I miss Blaze camp 2. I miss Mawaii Eco camp. I miss the people there. As for now, i just feel like staying there and dont come back. I feel peace down there. Huge difference living in Singapore which full of rush, pressure and stress. Damn, i feel like CRYING OUT LOUD. Enough of giving me problems please ): Im so tired, really tired.
I had enough caring so much about others when people just dont appreciate me. I dont want any return but the least is to appreciate me. This mind gonna burst with this kind of situation. I have a heart too. If it will only be me who bites on my own lips, then how about you people?
Yes, im not giving my 100 percent but im sure that i've gave the best. Yet you people were not happy.
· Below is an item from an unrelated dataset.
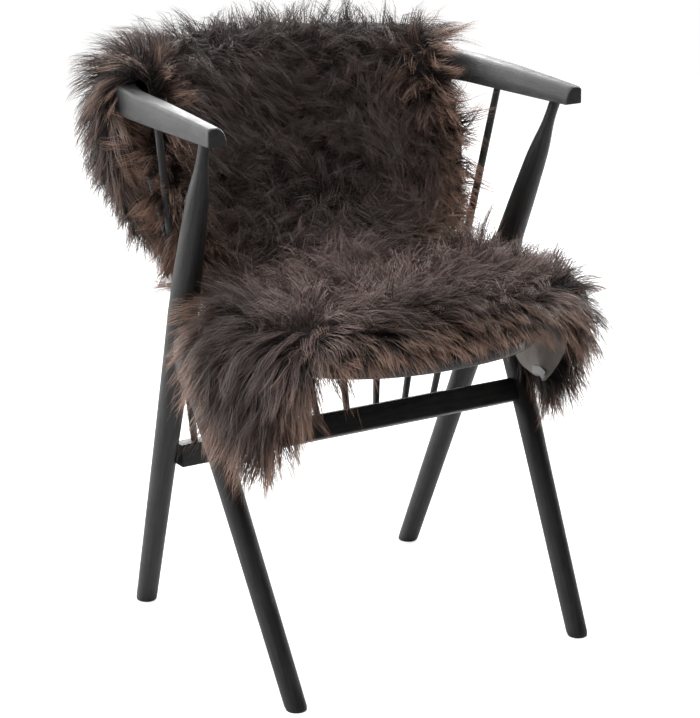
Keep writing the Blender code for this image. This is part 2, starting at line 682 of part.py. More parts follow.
def build_locks(name, grid, normals, holder):
    """A strip of the fur's edge, with its locks grown out of the strip's outer face."""
    edge, start, end, per_step, length, lean, fall = LOCK_STRIPS[name]
    base, normal, out = rim(grid, normals, edge)
    first, last = round(start * (len(base) - 1)), round(end * (len(base) - 1))
    count = (last - first) * per_step
    places = np.linspace(first, last, count + 1)
    base, normal, out = (resample(v, places) for v in (base, normal, out))
    normal /= np.linalg.norm(normal, axis=1, keepdims=True)
    out /= np.linalg.norm(out, axis=1, keepdims=True)
    near = base + LOCK_ROOT * out
    far = near + LOCK_STRIP * out
    thick = LOCK_THICK * normal
    points = []
    for k in range(count + 1):
        points += [near[k], far[k], far[k] + thick[k], near[k] + thick[k]]
    faces = [(3, 2, 1, 0), tuple(4 * count + n for n in range(4))]
    chance = np.random.default_rng(len(name) + count)
    for k in range(count):
        low, high = 4 * k, 4 * (k + 1)
        faces.append((low, low + 1, high + 1, high))
        faces.append((low + 2, low + 3, high + 3, high + 2))
        faces.append((low + 3, low, high, high + 3))
        root = np.array([points[low + 1], points[high + 1], points[high + 2], points[low + 2]])
        middle = root.mean(axis=0)
        way = (out[k] + out[k + 1]) / 2 + lean * (normal[k] + normal[k + 1]) / 2
        way += np.array([0.0, 0.0, -fall]) + LOCK_STRAY * chance.standard_normal(3)
        way /= np.linalg.norm(way)
        reach = length * chance.uniform(*LOCK_REACH)
        belly = middle + way * reach * LOCK_BELLY + (root - middle) * LOCK_BELLY_WIDTH
        curl = way + np.array([0.0, 0.0, -LOCK_CURL * fall])
        tip = middle + reach * curl / np.linalg.norm(curl)
        own = len(points)
        points += list(belly) + [tip]
        ring = (low + 1, high + 1, high + 2, low + 2)
        for i in range(4):
            j = (i + 1) % 4
            faces.append((ring[i], ring[j], own + j, own + i))
            faces.append((own + i, own + j, own + 4))
    return add_piece(name, points, faces, "fur", holder, 60.0)


def build_label(grid, normals, holder):
    """A blank woven label stitched flat to the skin side of the right front lobe."""
    first, last = LABEL_COLUMNS
    rings = []
    for column in range(HIDE_COLUMNS - 1 - first, HIDE_COLUMNS - last):
        start, end = grid[LABEL_LINE, column], grid[LABEL_LINE + 1, column]
        out = -(normals[LABEL_LINE, column] + normals[LABEL_LINE + 1, column])
        out /= np.linalg.norm(out)
        sides = [start + share * (end - start) + LABEL_GAP * out for share in LABEL_SIDES]
        rings.append([sides[0], sides[1], sides[1] + LABEL_THICK * out, sides[0] + LABEL_THICK * out])
    points, faces = loft(rings)
    return add_piece("label", points, faces, "label", holder, 25.0)


def main():
    """Builds the chair and the rug in order."""
    clear_scene()
    holder = bpy.data.objects.new("chair_frame", None)
    holder.location = (CHAIR_X, CHAIR_Y, 0.0)
    bpy.context.scene.collection.objects.link(holder)
    for side, word in ((-1, "left"), (1, "right")):
        build_rear_leg("rear_leg_" + word, side, holder)
        build_front_leg("front_leg_" + word, side, holder)
    build_rail(holder)
    build_spindles(holder)
    build_bar("stretcher_rear", STRETCHER_REAR, STRETCHER_REAR_HALF, holder)
    build_bar("stretcher_front", STRETCHER_FRONT, STRETCHER_FRONT_HALF, holder)
    build_bar("seat_rail", SEAT_RAIL, SEAT_RAIL_HALF, holder)
    build_seat(holder)
    grid = clear_seat(hide_grid())
    normals = grid_normals(grid)
    build_sheepskin(grid, normals, holder)
    for name in LOCK_STRIPS:
        build_locks(name, grid, normals, holder)
    build_label(grid, normals, holder)


main()
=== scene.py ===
"""Sheepskin rug thrown over a slim wooden dining chair with arms, dressed for the render.

Metres, +Z up; the chair faces -Y.  Sizes are in the chair's own frame, whose origin is on
the floor in the middle of the four feet.  Each finished mesh is moved by CHAIR_SHIFT into
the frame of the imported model.
"""

import logging
import math
from dataclasses import dataclass
from enum import Enum
from functools import cache

import bmesh
import bpy
import numpy as np
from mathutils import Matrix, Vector


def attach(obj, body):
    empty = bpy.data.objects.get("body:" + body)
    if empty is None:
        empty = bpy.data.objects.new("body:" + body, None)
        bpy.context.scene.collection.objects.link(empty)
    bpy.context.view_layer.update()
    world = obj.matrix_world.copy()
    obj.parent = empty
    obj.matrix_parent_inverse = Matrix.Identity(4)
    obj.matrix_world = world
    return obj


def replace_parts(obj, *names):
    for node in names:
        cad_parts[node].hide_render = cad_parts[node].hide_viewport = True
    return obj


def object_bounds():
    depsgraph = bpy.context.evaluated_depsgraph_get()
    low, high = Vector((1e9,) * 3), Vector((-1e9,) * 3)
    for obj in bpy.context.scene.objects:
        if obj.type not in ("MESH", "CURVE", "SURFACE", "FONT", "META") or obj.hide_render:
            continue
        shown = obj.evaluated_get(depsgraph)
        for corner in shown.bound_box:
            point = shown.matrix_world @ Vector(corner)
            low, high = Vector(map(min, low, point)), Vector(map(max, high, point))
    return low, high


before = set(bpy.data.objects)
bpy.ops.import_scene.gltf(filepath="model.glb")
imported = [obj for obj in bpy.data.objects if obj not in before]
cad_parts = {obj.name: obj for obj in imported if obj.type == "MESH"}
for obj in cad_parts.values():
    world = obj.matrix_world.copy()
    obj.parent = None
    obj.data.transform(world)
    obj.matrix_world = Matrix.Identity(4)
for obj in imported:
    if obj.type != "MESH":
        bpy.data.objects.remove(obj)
CAD_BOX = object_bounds()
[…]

I admit, i am a straightforward person, when i dont like i will speak up. BUT that doesnt mean i have something againts you people. How should i go to school, every morning when i wake up, i have this cranky feeling just because of you people stupid attitude.
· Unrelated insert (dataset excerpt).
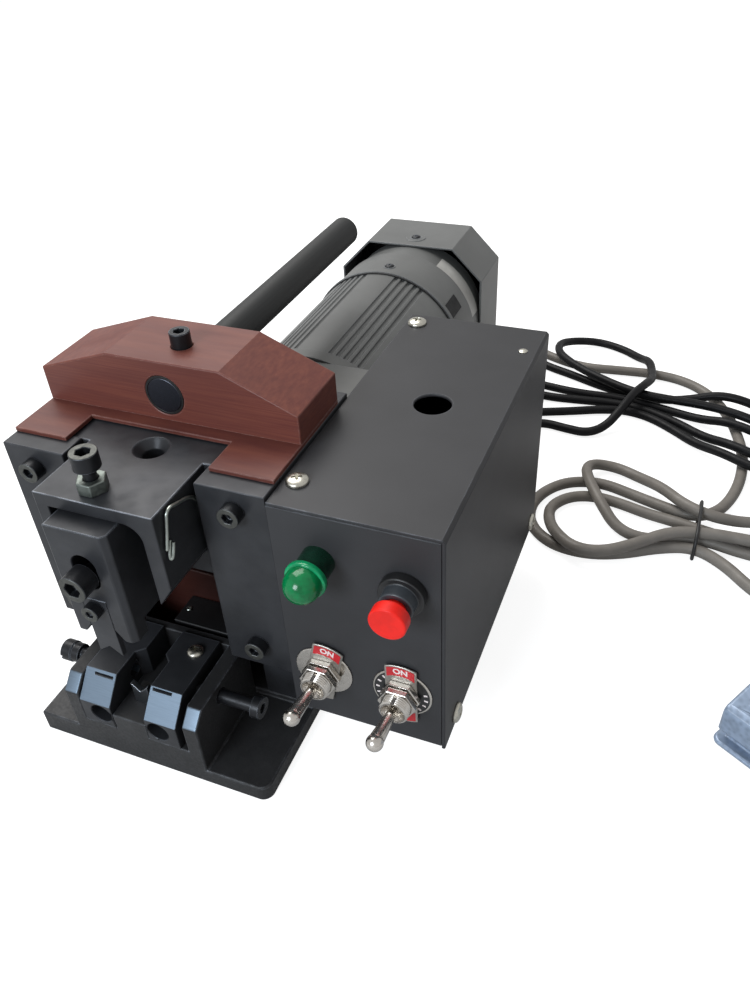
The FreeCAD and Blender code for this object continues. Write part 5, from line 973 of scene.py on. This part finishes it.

Im so sorry, i just hafta let this out here. Im tired of keeping too much. Showing to the rest that im a little happy kid going around disturbing and making noise. Hey, im a human too. Thats only a part of me. You people have problems, i have it too. But i dont show it cause why, there's nothing to do with you people. Well, yes i bet that my name has been labelled huh. But hell yeah, i dont really care cause i am gonna show EVERYONE that i will and i can stand on my feet with a successful results.
Stop daring me, you will REGRET.
Its only the second day of school for this semester and i can feel the pressure. Worst is that, this time a BIGGER project with only 3 manshow. So you guys think we can do it? Well i think we can. Just that we need to buckup on our Last minute work. Haha. It runs in our friendship. Appart of that, i've yet planning on my Blaze project. I guess i shall not regret in being a leader as im the only girl. Pfft!
Okay lets stop talking about school. Before i get sick of it.
Life? I shall say, it feels good with the fisherians. I've been looking forward to work. The reason why i wanna stay with this job is because of the services and the PEOPLE. They are awesome. Im touched that even we knew for a few months, they gave a full support to me and always bring me up when im down. Looking forward for the chalet fisherians!
I miss boyfriend. Thats all i can say.
The rest, i shall just leave it to Allah.